Some evidence regarding the validity of IEO central review of ER status comes from the BIG 1-98 trial [2]. Postmenopausal women with locally assessed steroid hormone receptor-positive disease were enrolled. Of 3,610 cases evaluated, 94 were found by the central IEO laboratory to have steroid hormone receptor-negative disease. The subsequent disease course of these 94 patients precisely followed the natural course expected for ER-negative breast cancer—rapid early recurrence in a proportion of patients followed by a plateau and long-term disease freedom by many (Ref. 2, Fig 2C). Furthermore, cases with central ER staining in 1–9 % of cells (using the single epitope 1D5 antibody) had a disease-free survival better than those with central ER-absent disease (no ER expression in any cells) (Ref. 2. Fig 3A).

An important side effect of the pre-randomization central laboratory review of HER2 and ER conducted prior to initiation of our ring study was that discordance between central and local laboratories could be identified. ALTTO enrollment from Germany was substantial, and it was noted that the discordance rate for HER2 assessment from Germany was slightly higher than the mean discordance rate for all rest-of-world cases. Drs. Jackisch and Untch, German ALTTO principal investigators, organized a meeting of the officers of the German Society of Pathologists specifically to discuss the discordance rate. Dr. Viale provided discordance data for each of the 192 German centers. Some (10) high-volume laboratories in Germany were identified as having a high discordance rate (up to 50 %), which substantially increased the discordance rate for Germany. Initiatives were undertaken by the German Society of Pathologists to address the issue with the relevant centers (see Supplementary Appendix E), and the concordance between local German assessment and central IEO assessment for both HER2 and ER improved substantially. Perhaps, the most important contribution of the central review initiative is that patients are now benefiting from high-quality biological determination of the characteristics of their tumor. This is particularly critical for HER2 and ER as these two biomarkers are used to directly determine the type of adjuvant therapy to be used.

ASCO/CAP guidelines are available to guide HER2 and ER determination [3, 4], and proficiency testing is also required for every laboratory that provides information for breast cancer biomarkers. A re-evaluation of HER2 guidelines for positivity is now available [9]. It remains to be seen whether the treatment guided by local determinations leads to worse outcomes than the treatment guided by central review. In fact, some evidence suggests that trastuzumab is effective for patients with centrally determined HER2-negative disease, which was locally determined to be HER2 positive [8, 10]. The degree of endocrine responsiveness is unknown for that subset of tumors that are locally ER negative but centrally ER positive based on the newer dual antibody.

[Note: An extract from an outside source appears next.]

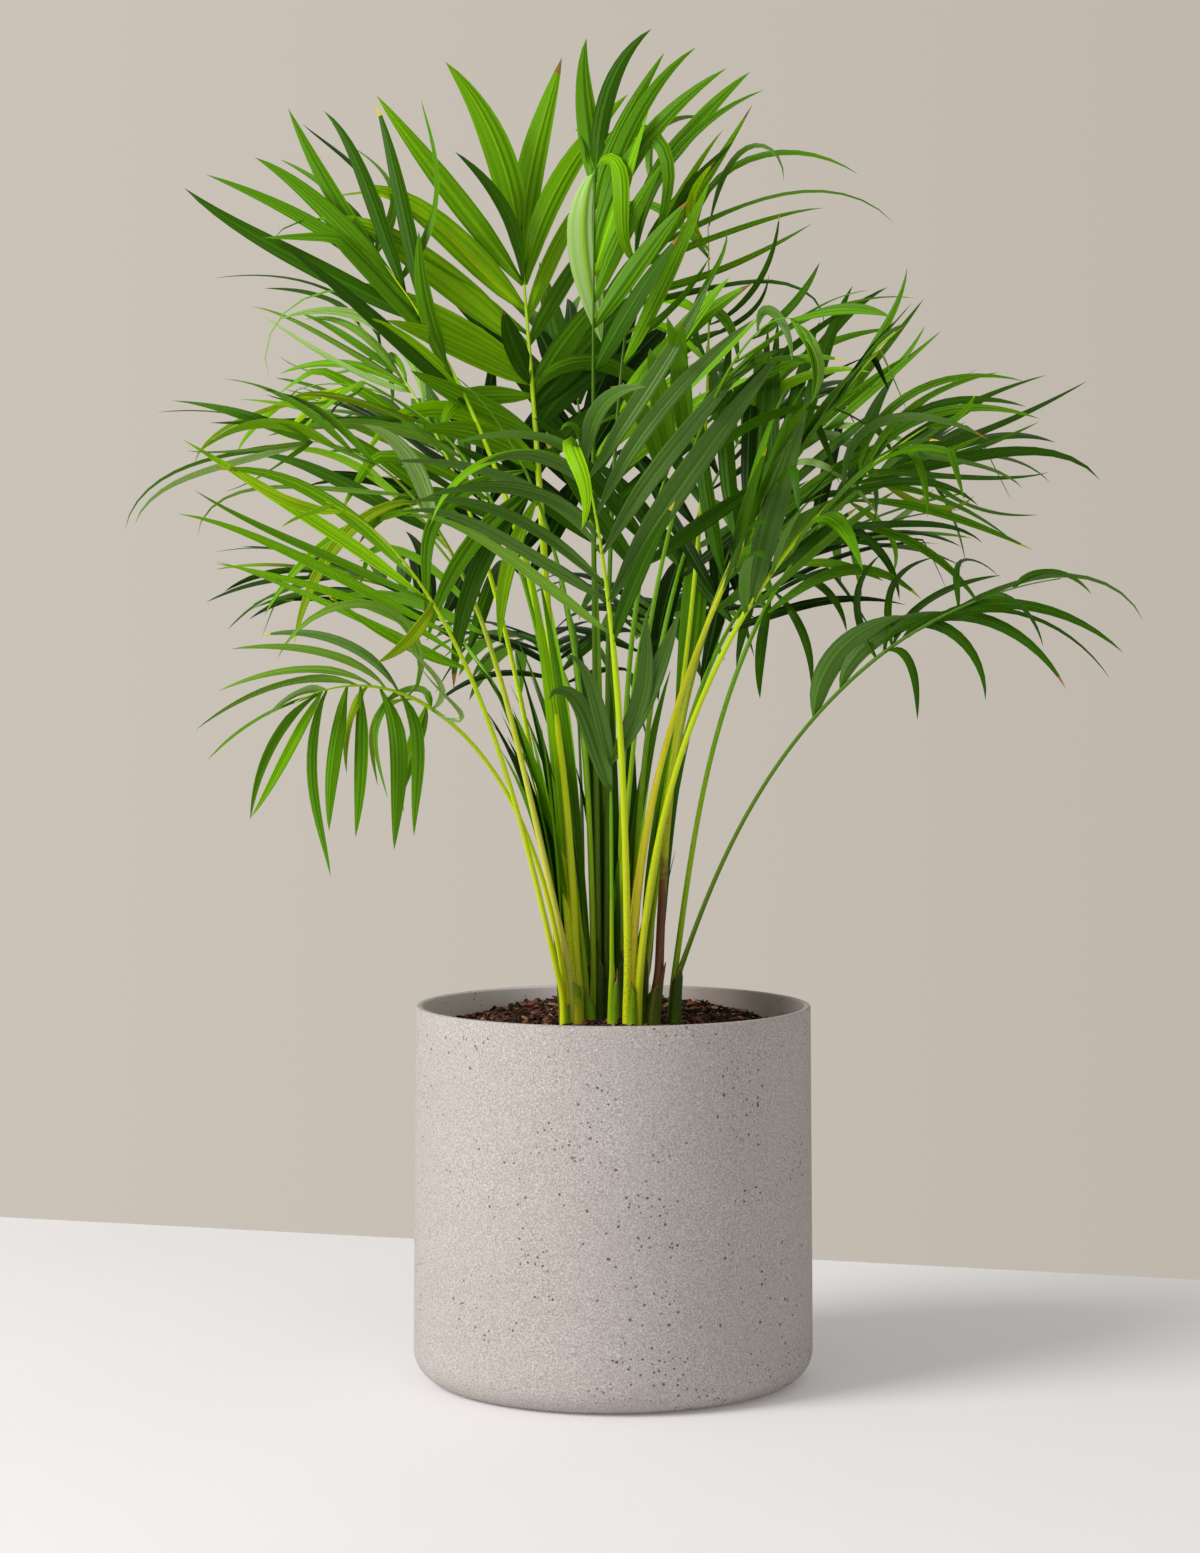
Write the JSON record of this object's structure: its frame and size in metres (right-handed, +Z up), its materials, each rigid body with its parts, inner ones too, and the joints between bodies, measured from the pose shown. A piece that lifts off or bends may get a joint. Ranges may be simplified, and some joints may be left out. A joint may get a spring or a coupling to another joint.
{
  "type": "potted areca palm",
  "caption": "Clump of slender palm stems with arching feathery fronds in a straight round concrete planter, standing free on its flat underside.",
  "frame": {"origin": "centre of the planter's flat underside, on the surface it stands on", "axes": "+Z up along the planter's axis, -Y towards the front that the picture shows, +X to the right of it"},
  "size_m": [0.646, 0.6874, 0.8597],
  "materials": {
    "pot_concrete": "matt sandy concrete with small pits",
    "potting_mix": "loose bark and coir chips",
    "stem_green": "smooth waxy sheath",
    "petiole_green": "smooth waxy stalk",
    "leaf_green": "satin leaf with fine lengthwise ribs"
  },
  "bodies": {
    "root": {"pot": "pot_concrete", "soil": "potting_mix", "stem_1": "stem_green", "stem_2": "stem_green", "stem_3": "stem_green", "stem_4": "stem_green", "stem_5": "stem_green", "stem_6": "stem_green", "stem_7": "stem_green", "stem_8": "stem_green", "stem_9": "stem_green", "stem_10": "stem_green", "stem_11": "stem_green", "stem_12": "stem_green", "stem_13": "stem_green", "petiole_right_front": "petiole_green", "petiole_right_back": "petiole_green", "petiole_right_low": "petiole_green", "petiole_left_front": "petiole_green", "petiole_left_arching": "petiole_green", "petiole_left_low": "petiole_green", "petiole_left_middle": "petiole_green", "petiole_front_right": "petiole_green", "petiole_back_centre": "petiole_green", "petiole_back_right": "petiole_green", "petiole_back_left": "petiole_green", "petiole_back_low_right": "petiole_green", "petiole_side_right": "petiole_green", "petiole_side_left": "petiole_green", "petiole_back_low_left": "petiole_green", "petiole_inner_right": "petiole_green", "petiole_inner_left": "petiole_green", "frond_top_centre": "leaf_green", "frond_upper_left": "leaf_green", "frond_top_back": "leaf_green", "frond_top_right": "leaf_green", "frond_upper_right_thin": "leaf_green", "frond_right_front": "leaf_green", "frond_right_back": "leaf_green", "frond_right_high": "leaf_green", "frond_right_inner": "leaf_green", "frond_right_low": "leaf_green", "frond_front_centre": "leaf_green", "frond_left_front": "leaf_green", "frond_left_arching": "leaf_green", "frond_left_low": "leaf_green", "frond_left_high": "leaf_green", "frond_left_middle": "leaf_green", "frond_front_right": "leaf_green", "frond_front_young": "leaf_green", "frond_back_centre": "leaf_green", "frond_back_right": "leaf_green", "frond_back_left": "leaf_green", "frond_back_low_right": "leaf_green", "frond_side_right": "leaf_green", "frond_side_left": "leaf_green", "frond_back_low_left": "leaf_green", "frond_inner_right": "leaf_green", "frond_inner_left": "leaf_green"}
  },
  "joints": []
}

In this multinational combined collaborative group trial, we can be assured that the patients enrolled in the trial bear disease with the HER2 target as confirmed by central testing. Excellent concordance in testing for trial eligibility was obtained between central confirming laboratories using identical methods and positivity criteria. Minor differences in HER2 immunohistochemical quantification and FISH amplification between central laboratories were detected in a selected small population; standardization of these types of morphological parameters is an area of intense exploration. Differences in centrally confirmed ER IHC status based on antibody choice were detected. A recommendation for future clinical trials involving multiple collaborative groups is that the validated hormonal receptor antibody should be specified and that central testing should be performed to determine trial eligibility. Given the absence of analytical standards in breast marker immunohistochemical and in situ hybridization methods, similar ring study comparisons between confirming collaborative laboratories are encouraged in the context of clinical trials.